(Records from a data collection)

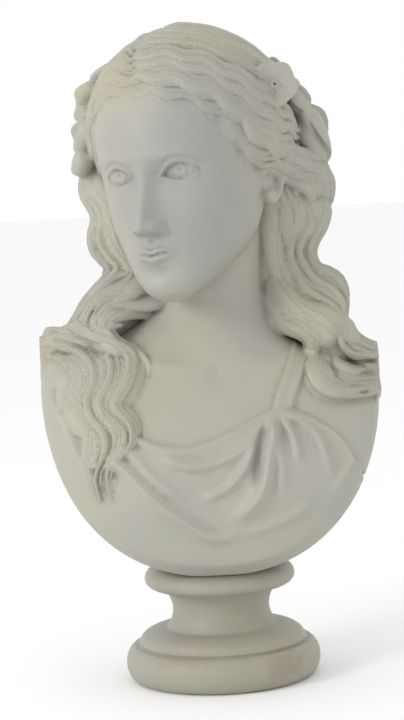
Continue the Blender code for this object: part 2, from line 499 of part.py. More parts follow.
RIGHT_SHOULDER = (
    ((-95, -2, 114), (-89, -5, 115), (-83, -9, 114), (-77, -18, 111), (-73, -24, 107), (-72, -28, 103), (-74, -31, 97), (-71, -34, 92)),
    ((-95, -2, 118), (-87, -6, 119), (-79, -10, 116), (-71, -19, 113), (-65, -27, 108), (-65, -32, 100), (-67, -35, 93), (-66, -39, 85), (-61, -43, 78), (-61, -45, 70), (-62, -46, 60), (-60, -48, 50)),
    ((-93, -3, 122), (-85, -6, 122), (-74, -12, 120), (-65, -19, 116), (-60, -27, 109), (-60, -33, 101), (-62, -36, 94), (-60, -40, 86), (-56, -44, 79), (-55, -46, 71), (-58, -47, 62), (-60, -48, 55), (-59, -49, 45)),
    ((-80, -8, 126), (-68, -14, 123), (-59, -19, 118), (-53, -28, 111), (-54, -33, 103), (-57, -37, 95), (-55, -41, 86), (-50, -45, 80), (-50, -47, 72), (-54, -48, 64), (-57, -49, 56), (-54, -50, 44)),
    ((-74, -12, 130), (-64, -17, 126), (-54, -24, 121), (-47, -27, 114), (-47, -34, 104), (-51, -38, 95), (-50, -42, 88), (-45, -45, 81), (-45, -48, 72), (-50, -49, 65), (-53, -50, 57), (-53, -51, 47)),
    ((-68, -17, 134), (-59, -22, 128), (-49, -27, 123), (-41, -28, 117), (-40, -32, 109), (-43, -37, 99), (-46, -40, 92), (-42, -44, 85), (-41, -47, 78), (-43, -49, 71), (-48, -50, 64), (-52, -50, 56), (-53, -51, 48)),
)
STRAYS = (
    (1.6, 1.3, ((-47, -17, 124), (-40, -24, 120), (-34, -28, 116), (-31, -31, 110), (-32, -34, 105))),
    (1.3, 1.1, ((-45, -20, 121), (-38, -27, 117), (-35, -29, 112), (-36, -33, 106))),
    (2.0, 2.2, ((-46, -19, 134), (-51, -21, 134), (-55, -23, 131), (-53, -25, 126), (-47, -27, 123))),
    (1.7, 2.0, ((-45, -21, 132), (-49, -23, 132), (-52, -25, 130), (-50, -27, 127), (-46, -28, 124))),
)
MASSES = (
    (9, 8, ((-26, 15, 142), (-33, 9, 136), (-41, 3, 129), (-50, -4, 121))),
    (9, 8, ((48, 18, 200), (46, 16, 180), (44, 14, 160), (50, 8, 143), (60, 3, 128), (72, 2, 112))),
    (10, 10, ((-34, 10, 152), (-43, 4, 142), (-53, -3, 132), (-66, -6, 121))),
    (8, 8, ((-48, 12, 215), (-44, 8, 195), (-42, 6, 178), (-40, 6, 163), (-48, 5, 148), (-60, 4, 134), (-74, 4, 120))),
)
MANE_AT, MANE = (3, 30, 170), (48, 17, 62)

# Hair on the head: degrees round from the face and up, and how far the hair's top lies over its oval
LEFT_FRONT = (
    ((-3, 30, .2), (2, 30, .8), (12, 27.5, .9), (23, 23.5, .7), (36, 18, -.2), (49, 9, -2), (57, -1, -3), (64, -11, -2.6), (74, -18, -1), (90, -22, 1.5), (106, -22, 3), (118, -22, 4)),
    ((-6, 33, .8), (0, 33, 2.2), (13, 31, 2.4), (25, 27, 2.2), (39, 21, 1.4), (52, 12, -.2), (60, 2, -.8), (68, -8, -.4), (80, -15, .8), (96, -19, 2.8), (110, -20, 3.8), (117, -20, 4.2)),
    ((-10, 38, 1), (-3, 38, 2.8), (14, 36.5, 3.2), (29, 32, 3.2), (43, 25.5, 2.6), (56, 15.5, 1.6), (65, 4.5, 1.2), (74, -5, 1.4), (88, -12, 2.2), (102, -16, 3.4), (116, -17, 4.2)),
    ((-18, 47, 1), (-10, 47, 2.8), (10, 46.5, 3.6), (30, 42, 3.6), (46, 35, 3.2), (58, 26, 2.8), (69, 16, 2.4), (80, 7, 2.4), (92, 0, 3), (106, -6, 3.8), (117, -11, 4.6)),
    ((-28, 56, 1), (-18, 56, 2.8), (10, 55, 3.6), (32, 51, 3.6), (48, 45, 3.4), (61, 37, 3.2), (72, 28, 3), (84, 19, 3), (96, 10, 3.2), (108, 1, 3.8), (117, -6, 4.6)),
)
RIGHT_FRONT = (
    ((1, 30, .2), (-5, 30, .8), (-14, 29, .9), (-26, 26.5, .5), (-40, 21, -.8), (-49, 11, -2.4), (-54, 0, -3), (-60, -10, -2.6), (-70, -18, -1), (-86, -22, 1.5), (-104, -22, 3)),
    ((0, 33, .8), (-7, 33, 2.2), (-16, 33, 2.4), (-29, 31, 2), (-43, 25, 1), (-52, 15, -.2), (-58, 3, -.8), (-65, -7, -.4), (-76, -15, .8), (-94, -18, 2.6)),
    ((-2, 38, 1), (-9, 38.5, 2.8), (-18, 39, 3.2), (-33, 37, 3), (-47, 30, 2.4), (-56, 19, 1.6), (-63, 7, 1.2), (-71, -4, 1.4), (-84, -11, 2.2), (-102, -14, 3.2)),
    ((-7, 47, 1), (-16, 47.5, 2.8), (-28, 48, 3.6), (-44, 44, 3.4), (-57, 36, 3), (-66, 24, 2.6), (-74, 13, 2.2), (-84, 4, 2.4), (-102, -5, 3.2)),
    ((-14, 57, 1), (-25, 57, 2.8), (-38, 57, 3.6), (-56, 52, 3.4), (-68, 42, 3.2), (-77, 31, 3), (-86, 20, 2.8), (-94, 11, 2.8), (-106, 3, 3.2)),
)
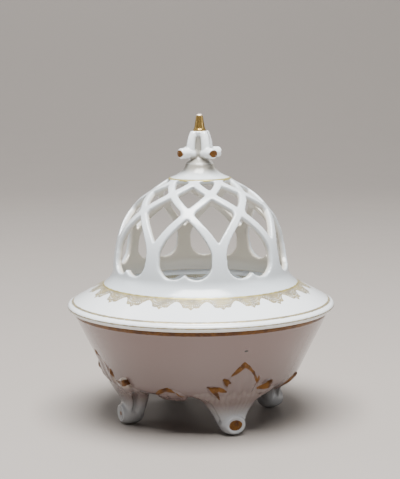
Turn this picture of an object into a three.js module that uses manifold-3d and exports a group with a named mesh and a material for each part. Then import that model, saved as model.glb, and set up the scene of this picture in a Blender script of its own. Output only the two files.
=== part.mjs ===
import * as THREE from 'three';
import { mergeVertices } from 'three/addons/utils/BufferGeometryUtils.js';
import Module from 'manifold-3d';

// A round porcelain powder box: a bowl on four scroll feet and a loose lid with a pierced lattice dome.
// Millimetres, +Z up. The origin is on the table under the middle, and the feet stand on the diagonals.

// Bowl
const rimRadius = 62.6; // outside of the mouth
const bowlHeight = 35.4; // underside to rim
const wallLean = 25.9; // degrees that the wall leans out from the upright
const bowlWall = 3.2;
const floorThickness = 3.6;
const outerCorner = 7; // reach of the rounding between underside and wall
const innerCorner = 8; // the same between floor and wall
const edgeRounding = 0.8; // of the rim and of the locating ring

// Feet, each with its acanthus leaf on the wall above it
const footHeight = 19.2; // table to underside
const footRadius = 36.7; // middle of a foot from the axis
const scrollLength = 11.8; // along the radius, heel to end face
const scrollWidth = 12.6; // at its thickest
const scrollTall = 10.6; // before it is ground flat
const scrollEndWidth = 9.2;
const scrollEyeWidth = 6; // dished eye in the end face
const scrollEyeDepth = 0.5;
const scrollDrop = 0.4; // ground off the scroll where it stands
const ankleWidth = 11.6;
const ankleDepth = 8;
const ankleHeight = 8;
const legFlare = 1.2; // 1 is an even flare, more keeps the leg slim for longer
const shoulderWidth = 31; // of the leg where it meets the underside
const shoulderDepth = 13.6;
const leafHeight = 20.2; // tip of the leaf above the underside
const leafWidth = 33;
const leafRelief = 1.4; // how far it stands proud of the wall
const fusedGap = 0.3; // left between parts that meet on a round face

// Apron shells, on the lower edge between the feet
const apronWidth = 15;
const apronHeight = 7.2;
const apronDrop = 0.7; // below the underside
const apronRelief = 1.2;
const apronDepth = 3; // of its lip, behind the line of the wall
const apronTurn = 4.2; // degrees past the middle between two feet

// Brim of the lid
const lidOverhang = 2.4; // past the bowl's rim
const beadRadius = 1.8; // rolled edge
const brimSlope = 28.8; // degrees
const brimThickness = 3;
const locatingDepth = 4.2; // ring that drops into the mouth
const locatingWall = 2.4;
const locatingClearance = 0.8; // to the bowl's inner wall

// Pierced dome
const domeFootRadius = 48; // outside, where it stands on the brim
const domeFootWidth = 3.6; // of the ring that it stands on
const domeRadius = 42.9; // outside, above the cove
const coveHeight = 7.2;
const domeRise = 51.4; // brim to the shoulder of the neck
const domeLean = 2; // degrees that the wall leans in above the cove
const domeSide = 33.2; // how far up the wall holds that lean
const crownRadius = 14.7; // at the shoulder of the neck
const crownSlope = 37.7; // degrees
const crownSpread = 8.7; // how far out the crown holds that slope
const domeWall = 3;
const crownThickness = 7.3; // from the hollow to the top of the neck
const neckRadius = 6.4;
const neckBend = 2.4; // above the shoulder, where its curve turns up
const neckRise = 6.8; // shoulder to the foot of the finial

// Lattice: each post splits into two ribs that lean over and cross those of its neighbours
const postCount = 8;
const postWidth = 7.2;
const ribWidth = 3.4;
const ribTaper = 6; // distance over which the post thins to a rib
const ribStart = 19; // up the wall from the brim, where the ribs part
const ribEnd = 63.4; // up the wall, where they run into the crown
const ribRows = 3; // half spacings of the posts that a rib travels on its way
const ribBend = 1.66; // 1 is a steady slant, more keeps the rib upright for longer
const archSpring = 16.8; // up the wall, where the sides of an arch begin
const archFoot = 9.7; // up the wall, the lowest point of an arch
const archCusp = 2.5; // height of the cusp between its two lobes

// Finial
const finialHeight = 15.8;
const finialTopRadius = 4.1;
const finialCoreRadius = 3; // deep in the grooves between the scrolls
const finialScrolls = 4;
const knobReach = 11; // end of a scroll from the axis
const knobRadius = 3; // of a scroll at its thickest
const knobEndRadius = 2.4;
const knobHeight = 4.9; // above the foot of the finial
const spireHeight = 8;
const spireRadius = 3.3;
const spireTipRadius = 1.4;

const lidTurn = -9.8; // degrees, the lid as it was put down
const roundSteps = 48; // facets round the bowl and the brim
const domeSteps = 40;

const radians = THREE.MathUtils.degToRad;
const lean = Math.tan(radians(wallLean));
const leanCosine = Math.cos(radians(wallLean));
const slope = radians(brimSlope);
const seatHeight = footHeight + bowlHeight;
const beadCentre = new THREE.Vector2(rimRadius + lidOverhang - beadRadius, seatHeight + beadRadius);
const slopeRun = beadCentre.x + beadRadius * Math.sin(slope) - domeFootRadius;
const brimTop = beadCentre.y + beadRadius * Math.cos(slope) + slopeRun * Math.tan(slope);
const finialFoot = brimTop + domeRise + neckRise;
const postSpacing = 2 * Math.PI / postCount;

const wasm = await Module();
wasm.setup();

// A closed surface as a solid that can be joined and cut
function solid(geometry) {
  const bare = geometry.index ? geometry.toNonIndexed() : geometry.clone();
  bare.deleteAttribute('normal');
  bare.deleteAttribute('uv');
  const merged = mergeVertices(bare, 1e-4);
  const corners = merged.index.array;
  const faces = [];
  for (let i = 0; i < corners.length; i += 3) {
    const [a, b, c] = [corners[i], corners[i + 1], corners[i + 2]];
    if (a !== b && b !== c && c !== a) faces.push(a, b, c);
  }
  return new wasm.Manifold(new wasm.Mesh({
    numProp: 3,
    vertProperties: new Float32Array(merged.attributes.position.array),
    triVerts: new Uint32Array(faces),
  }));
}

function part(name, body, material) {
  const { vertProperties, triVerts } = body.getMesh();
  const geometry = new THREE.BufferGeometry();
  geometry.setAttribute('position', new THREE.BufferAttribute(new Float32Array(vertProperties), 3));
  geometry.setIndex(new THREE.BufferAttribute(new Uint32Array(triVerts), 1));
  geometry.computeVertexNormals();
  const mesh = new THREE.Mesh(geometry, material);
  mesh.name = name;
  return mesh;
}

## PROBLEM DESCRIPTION
Taking the lines above, repeat exactly those from the line that contains "Turn this picture" through the line that contains "on the diagonals.", and both of those lines as well. Include nothing else.

## CORRECT OUTPUT
Turn this picture of an object into a three.js module that uses manifold-3d and exports a group with a named mesh and a material for each part. Then import that model, saved as model.glb, and set up the scene of this picture in a Blender script of its own. Output only the two files.
=== part.mjs ===
import * as THREE from 'three';
import { mergeVertices } from 'three/addons/utils/BufferGeometryUtils.js';
import Module from 'manifold-3d';

// A round porcelain powder box: a bowl on four scroll feet and a loose lid with a pierced lattice dome.
// Millimetres, +Z up. The origin is on the table under the middle, and the feet stand on the diagonals.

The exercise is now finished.